I recently got one of theses and i was wondering if you could tell me if your trailer had a VIN or serial number. Mines been painted over many times and i found one plate o the back but don’t know exactly what to look for, thanks.


----------



## Gf7508 (Jan 17, 2014)

benhartmannn said:


> I recently got one of theses and i was wondering if you could tell me if your trailer had a VIN or serial number. Mines been painted over many times and i found one plate o the back but don’t know exactly what to look for, thanks.
> View attachment 464856
> View attachment 464856


Here is what was on mine


----------



## Mzem10 (Aug 17, 2021)

How do you go about finding a date for these?
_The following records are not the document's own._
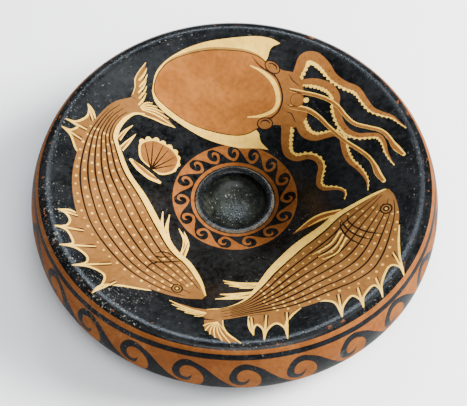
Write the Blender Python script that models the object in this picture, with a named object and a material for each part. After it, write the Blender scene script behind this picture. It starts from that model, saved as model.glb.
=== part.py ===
"""Fish plate of black-glazed clay, thrown on the wheel: a floor that slopes down to a
small central well, a deep overhanging rim and a low hollow foot. Metres, +Z up, with
the origin on the ground under the middle of the foot."""

from math import asin, cos, pi, radians, sin, tan

import bmesh
import bpy

# Rim: widest radius, height from its lower edge to its crest, and its curves
RIM_RADIUS = 0.120
RIM_DEPTH = 0.036
RIM_CLEARANCE = 0.018
RIM_WALL = 0.0062
BULGE_RADIUS = 0.062
SHOULDER_RADIUS = 0.0056
SHOULDER_TURN = radians(70)
LIP_RADIUS = 0.0018

# Sloping floor
FLOOR_SLOPE = radians(14.8)
FLOOR_WALL = 0.0062
UNDERSIDE_FILLET = 0.006

# Central well, with a raised ridge and a groove round it
WELL_RADIUS = 0.0188
WELL_DEPTH = 0.0085
WELL_FULLNESS = 2.6
RIDGE_WIDTH = 0.0041
RIDGE_HEIGHT = 0.0008
RIDGE_FALL = 0.0011
GROOVE_WIDTH = 0.0011
GROOVE_DEPTH = 0.0008

# Foot: a rounded edge, a short stem above it and a hollow under it
FOOT_RADIUS = 0.043
FOOT_EDGE_RADIUS = 0.0035
FOOT_BAND_WIDTH = 0.0065
FOOT_FLARE = 0.0085
FLARE_HEIGHT = 0.005
STEM_FILLET = 0.0075
BASE_WALL = 0.0055
HOLLOW_FULLNESS = 3.0

TURNED_SIDES = 80
SHARP_EDGE = radians(40)
GLAZE_COLOUR = (0.012, 0.013, 0.016, 1.0)
GLAZE_ROUGHNESS = 0.3

# The level of the rim's crest, and the centres of its bulge and of its shoulder
CREST_Z = RIM_CLEARANCE + RIM_DEPTH
BULGE_R = RIM_RADIUS - BULGE_RADIUS
SHOULDER_R = BULGE_R + (BULGE_RADIUS - SHOULDER_RADIUS) * sin(SHOULDER_TURN)
SHOULDER_Z = CREST_Z - SHOULDER_RADIUS
BULGE_Z = SHOULDER_Z - (BULGE_RADIUS - SHOULDER_RADIUS) * cos(SHOULDER_TURN)


def arc(centre, radii, start, end, steps):
    """Points (r, z) round a centre; an angle of 0 points outwards and pi/2 points up."""
    angles = [start + (end - start) * i / steps for i in range(steps + 1)]
    return [(centre[0] + radii[0] * cos(a), centre[1] + radii[1] * sin(a)) for a in angles]


def round_arc(centre, radius, start, end, steps):
    return arc(centre, (radius, radius), start, end, steps)


def dome(radius, height, fullness, steps):
    """Points from the axis, (0, height), out to (radius, 0) along a full-bellied curve."""
    turns = [pi / 2 * (1 - i / steps) for i in range(steps + 1)]
    power = 2 / fullness
    return [(radius * abs(cos(t)) ** power, height * sin(t) ** power) for t in turns]


def floor_z(radius):
    """Height of the sloping floor, which leaves the shoulder's curve as its tangent."""
    start_r = SHOULDER_R - SHOULDER_RADIUS * sin(FLOOR_SLOPE)
    start_z = SHOULDER_Z + SHOULDER_RADIUS * cos(FLOOR_SLOPE)
    return start_z - (start_r - radius) * tan(FLOOR_SLOPE)


def underside_z(radius):
    return floor_z(radius) - FLOOR_WALL / cos(FLOOR_SLOPE)


def fillet_under_floor(centre_r, radius, start, end, steps):
    """A round corner that touches the floor's underside."""
    centre = (centre_r, underside_z(centre_r) - radius / cos(FLOOR_SLOPE))
    return round_arc(centre, radius, start, end, steps)


def well_outline():
    """From the axis out over the bowl, up the ridge, through the groove to the floor."""
    crest_r = WELL_RADIUS + RIDGE_WIDTH
    floor_r = crest_r + GROOVE_WIDTH
    ridge_z = floor_z(floor_r) + RIDGE_HEIGHT
    edge_z = ridge_z - RIDGE_FALL
    bowl = dome(WELL_RADIUS, -WELL_DEPTH, WELL_FULLNESS, 6)
    points = [(r, edge_z + z) for r, z in bowl]
    points += arc((crest_r, edge_z), (-RIDGE_WIDTH, RIDGE_FALL), 0, pi / 2, 3)[1:]
    points.append((crest_r + GROOVE_WIDTH / 2, floor_z(floor_r) - GROOVE_DEPTH))
    points.append((floor_r, floor_z(floor_r)))
    return points, edge_z - WELL_DEPTH


def rim_outline():
    """Over the shoulder, down the bulging face, round the lip and up behind the rim."""
    meeting = pi / 2 - SHOULDER_TURN
    lip_z = RIM_CLEARANCE + LIP_RADIUS
    low = asin((lip_z - BULGE_Z) / (BULGE_RADIUS - LIP_RADIUS))
    lip_r = BULGE_R + (BULGE_RADIUS - LIP_RADIUS) * cos(low)
    shoulder, bulge = (SHOULDER_R, SHOULDER_Z), (BULGE_R, BULGE_Z)
    points = round_arc(shoulder, SHOULDER_RADIUS, pi / 2 + FLOOR_SLOPE, pi / 2, 1)
    points += round_arc(shoulder, SHOULDER_RADIUS, pi / 2, meeting, 5)[1:]
    points += round_arc(bulge, BULGE_RADIUS, meeting, 0, 4)[1:]
    points += round_arc(bulge, BULGE_RADIUS, 0, low, 2)[1:]
    points += round_arc((lip_r, lip_z), LIP_RADIUS, low, -pi, 4)[1:]
    corner_r = RIM_RADIUS - RIM_WALL - UNDERSIDE_FILLET
    return points + fillet_under_floor(corner_r, UNDERSIDE_FILLET, 0, pi / 2 + FLOOR_SLOPE, 4)


def foot_outline(well_bottom_z):
    """Down the stem, round the foot's edge, across its band and up into the hollow."""
    stem_r = FOOT_RADIUS - FOOT_FLARE
    edge_r = FOOT_RADIUS - FOOT_EDGE_RADIUS
    flare = (edge_r, 2 * FOOT_EDGE_RADIUS + FLARE_HEIGHT)
    points = fillet_under_floor(stem_r + STEM_FILLET, STEM_FILLET, pi / 2 + FLOOR_SLOPE, pi, 4)
    points += arc(flare, (edge_r - stem_r, FLARE_HEIGHT), pi, pi * 3 / 2, 3)
    points += round_arc((edge_r, FOOT_EDGE_RADIUS), FOOT_EDGE_RADIUS, pi / 2, 0, 2)[1:]
    points += round_arc((edge_r, FOOT_EDGE_RADIUS), FOOT_EDGE_RADIUS, 0, -pi / 2, 2)[1:]
    hollow = dome(edge_r - FOOT_BAND_WIDTH, well_bottom_z - BASE_WALL, HOLLOW_FULLNESS, 6)
    return points + hollow[::-1]


def plate_material():
    glaze = bpy.data.materials.new("black_glaze")
    glaze.use_nodes = True
    shader = glaze.node_tree.nodes["Principled BSDF"]
    shader.inputs["Base Color"].default_value = GLAZE_COLOUR
    shader.inputs["Roughness"].default_value = GLAZE_ROUGHNESS
    shader.inputs["Metallic"].default_value = 0.0
    return glaze


def turn_plate():
    """The whole plate is one wall, so its outline is spun once round the axis."""
    well, well_bottom_z = well_outline()
    outline = well + rim_outline() + foot_outline(well_bottom_z)
    shape = bmesh.new()
    points = [shape.verts.new((r, 0, z)) for r, z in outline]
    edges = [shape.edges.new(pair) for pair in zip(points, points[1:])]
    bmesh.ops.spin(
        shape,
        geom=points + edges,
        axis=(0, 0, 1),
        cent=(0, 0, 0),
        angle=2 * pi,
        steps=TURNED_SIDES,
        use_merge=True,
    )
    bmesh.ops.remove_doubles(shape, verts=shape.verts, dist=1e-6)
    bmesh.ops.recalc_face_normals(shape, faces=shape.faces)
    mesh = bpy.data.meshes.new("fish_plate")
    shape.to_mesh(mesh)
    shape.free()
    mesh.shade_smooth()
    mesh.set_sharp_from_angle(angle=SHARP_EDGE)
    mesh.materials.append(plate_material())
    plate = bpy.data.objects.new("fish_plate", mesh)
    bpy.context.scene.collection.objects.link(plate)


for leftover in list(bpy.data.objects):
    bpy.data.objects.remove(leftover, do_unlink=True)
turn_plate()
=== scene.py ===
from math import asin, cos, pi, radians, sin, tan

import bmesh
import bpy
import numpy as np
from mathutils import Matrix, Vector
from mathutils.geometry import delaunay_2d_cdt


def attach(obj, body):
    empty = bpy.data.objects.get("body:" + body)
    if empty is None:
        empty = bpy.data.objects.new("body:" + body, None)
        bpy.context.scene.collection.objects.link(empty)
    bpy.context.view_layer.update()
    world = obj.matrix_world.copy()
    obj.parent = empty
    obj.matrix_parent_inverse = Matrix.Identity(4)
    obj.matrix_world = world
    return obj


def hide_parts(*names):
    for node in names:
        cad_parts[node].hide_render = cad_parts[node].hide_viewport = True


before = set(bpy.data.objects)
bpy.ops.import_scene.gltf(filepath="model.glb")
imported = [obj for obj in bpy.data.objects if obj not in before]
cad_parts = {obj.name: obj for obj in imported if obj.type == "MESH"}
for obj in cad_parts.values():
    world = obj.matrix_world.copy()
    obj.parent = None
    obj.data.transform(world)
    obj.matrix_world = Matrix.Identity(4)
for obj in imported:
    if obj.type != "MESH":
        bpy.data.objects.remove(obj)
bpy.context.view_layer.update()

# The photographer's view of the plate, from above its near side. The camera stands eleven
# radii off, looks down at the middle of the floor and is rolled a little.
PHOTO_WIDTH = 467
SENSOR_WIDTH = 36.0
FOCAL_PIXELS = 2238.9
DOWNWARD_TILT = radians(57.2)
CAMERA_ROLL = radians(1.6)
AIM_POINT = Vector((0.0, 0.0, 0.03464))
AIM_IN_VIEW = Vector((0.00086, -0.003893, 1.32))


def set_camera():
    tilt = Matrix((
        (1, 0, 0),
        (0, -sin(DOWNWARD_TILT), -cos(DOWNWARD_TILT)),
        (0, cos(DOWNWARD_TILT), -sin(DOWNWARD_TILT)),
    ))
    roll = Matrix((
        (cos(CAMERA_ROLL), -sin(CAMERA_ROLL), 0),
        (sin(CAMERA_ROLL), cos(CAMERA_ROLL), 0),
        (0, 0, 1),
    ))
    right, down, forward = roll @ tilt
    data = bpy.data.cameras.new("photo_camera")
    data.sensor_width = SENSOR_WIDTH
    data.lens = FOCAL_PIXELS / PHOTO_WIDTH * SENSOR_WIDTH
    camera = bpy.data.objects.new("photo_camera", data)
    place = AIM_POINT - (roll @ tilt).transposed() @ AIM_IN_VIEW
    axes = Matrix((right, -down, -forward)).transposed()
    camera.matrix_world = Matrix.Translation(place) @ axes.to_4x4()
    bpy.context.scene.collection.objects.link(camera)
    bpy.context.scene.camera = camera


set_camera()

# Studio floor and light: a pale sheet of paper, a soft box on the right, so the shadow
# falls to the lower left, a broad fill overhead, a cool strip at the back that glints
# along the near shoulder, and a faint veil of light on the black at the back left.
FLOOR_SPAN = 14.0
FLOOR_GREY = (0.92, 0.925, 0.93, 1.0)
ROOM_COLOUR = (0.93, 0.95, 1.0, 1.0)
ROOM_STRENGTH = 0.36
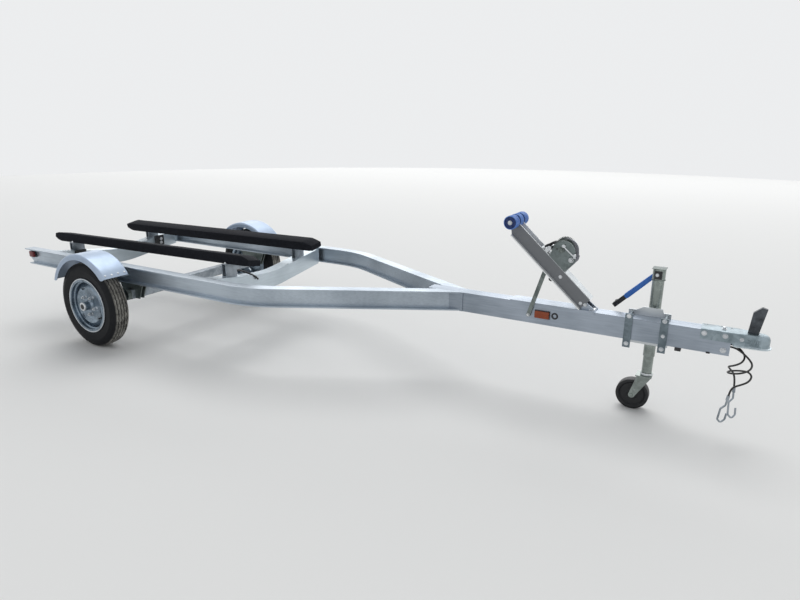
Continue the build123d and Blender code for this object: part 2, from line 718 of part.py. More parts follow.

I have. Sterling Mariner model that I am looking to restore. I have a serial number but nothing I can find about a year


----------



## Gf7508 (Jan 17, 2014)

Not sure. My father bought mine new in 1966, date is on the registration.


----------



## Mzem10 (Aug 17, 2021)

Gf7508 said:


> Not sure. My father bought mine new in 1966, date is on the registration.


Yeah I am not going to be able to get a date off the registration


----------